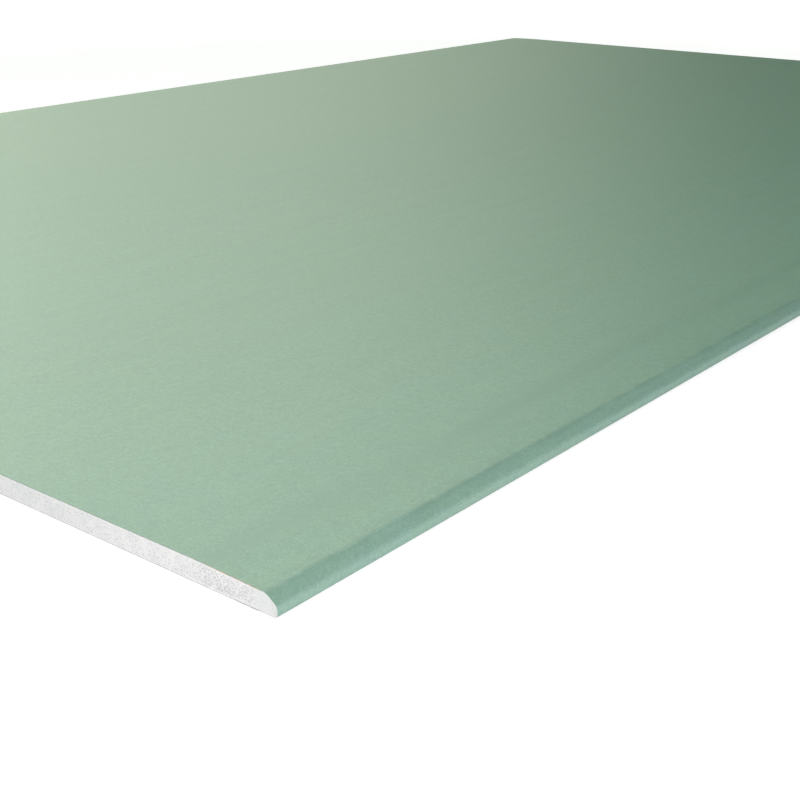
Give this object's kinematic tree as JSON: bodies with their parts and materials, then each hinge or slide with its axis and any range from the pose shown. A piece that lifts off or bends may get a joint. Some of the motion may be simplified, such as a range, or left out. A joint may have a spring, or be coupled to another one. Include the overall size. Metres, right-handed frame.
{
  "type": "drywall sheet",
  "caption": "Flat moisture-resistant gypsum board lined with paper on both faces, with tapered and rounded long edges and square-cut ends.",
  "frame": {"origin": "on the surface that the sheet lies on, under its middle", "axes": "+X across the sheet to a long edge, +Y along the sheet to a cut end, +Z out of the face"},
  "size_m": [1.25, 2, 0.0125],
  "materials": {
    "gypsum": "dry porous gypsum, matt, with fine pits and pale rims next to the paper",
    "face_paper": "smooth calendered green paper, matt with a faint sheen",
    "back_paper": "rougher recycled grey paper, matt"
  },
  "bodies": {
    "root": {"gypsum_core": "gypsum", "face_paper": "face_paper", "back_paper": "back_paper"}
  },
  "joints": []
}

· · ·

## Objective
Output the lines above verbatim and in full.

## Solution to this task
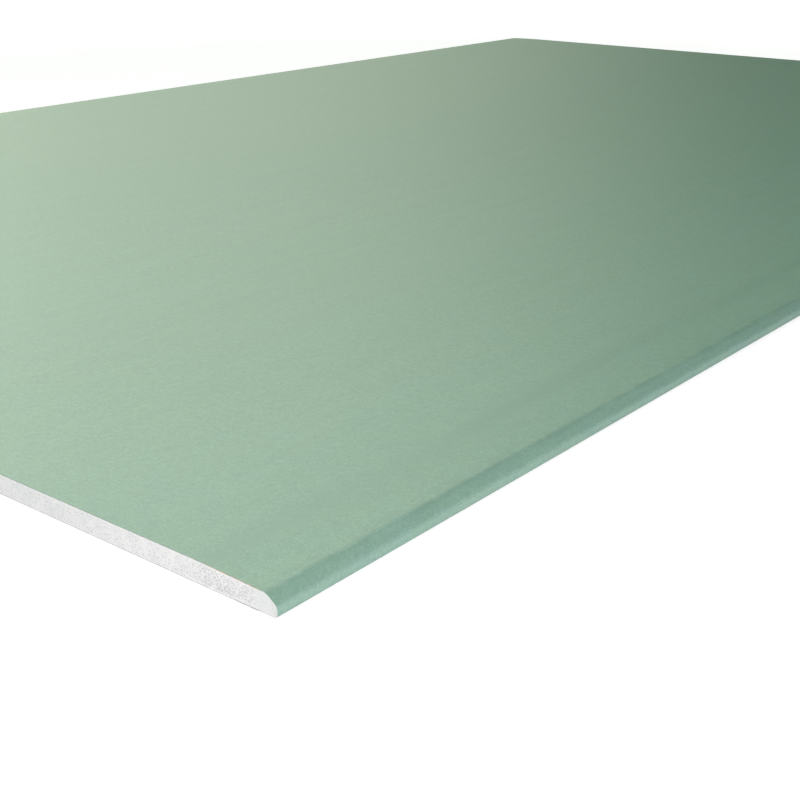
Give this object's kinematic tree as JSON: bodies with their parts and materials, then each hinge or slide with its axis and any range from the pose shown. A piece that lifts off or bends may get a joint. Some of the motion may be simplified, such as a range, or left out. A joint may have a spring, or be coupled to another one. Include the overall size. Metres, right-handed frame.
{
  "type": "drywall sheet",
  "caption": "Flat moisture-resistant gypsum board lined with paper on both faces, with tapered and rounded long edges and square-cut ends.",
  "frame": {"origin": "on the surface that the sheet lies on, under its middle", "axes": "+X across the sheet to a long edge, +Y along the sheet to a cut end, +Z out of the face"},
  "size_m": [1.25, 2, 0.0125],
  "materials": {
    "gypsum": "dry porous gypsum, matt, with fine pits and pale rims next to the paper",
    "face_paper": "smooth calendered green paper, matt with a faint sheen",
    "back_paper": "rougher recycled grey paper, matt"
  },
  "bodies": {
    "root": {"gypsum_core": "gypsum", "face_paper": "face_paper", "back_paper": "back_paper"}
  },
  "joints": []
}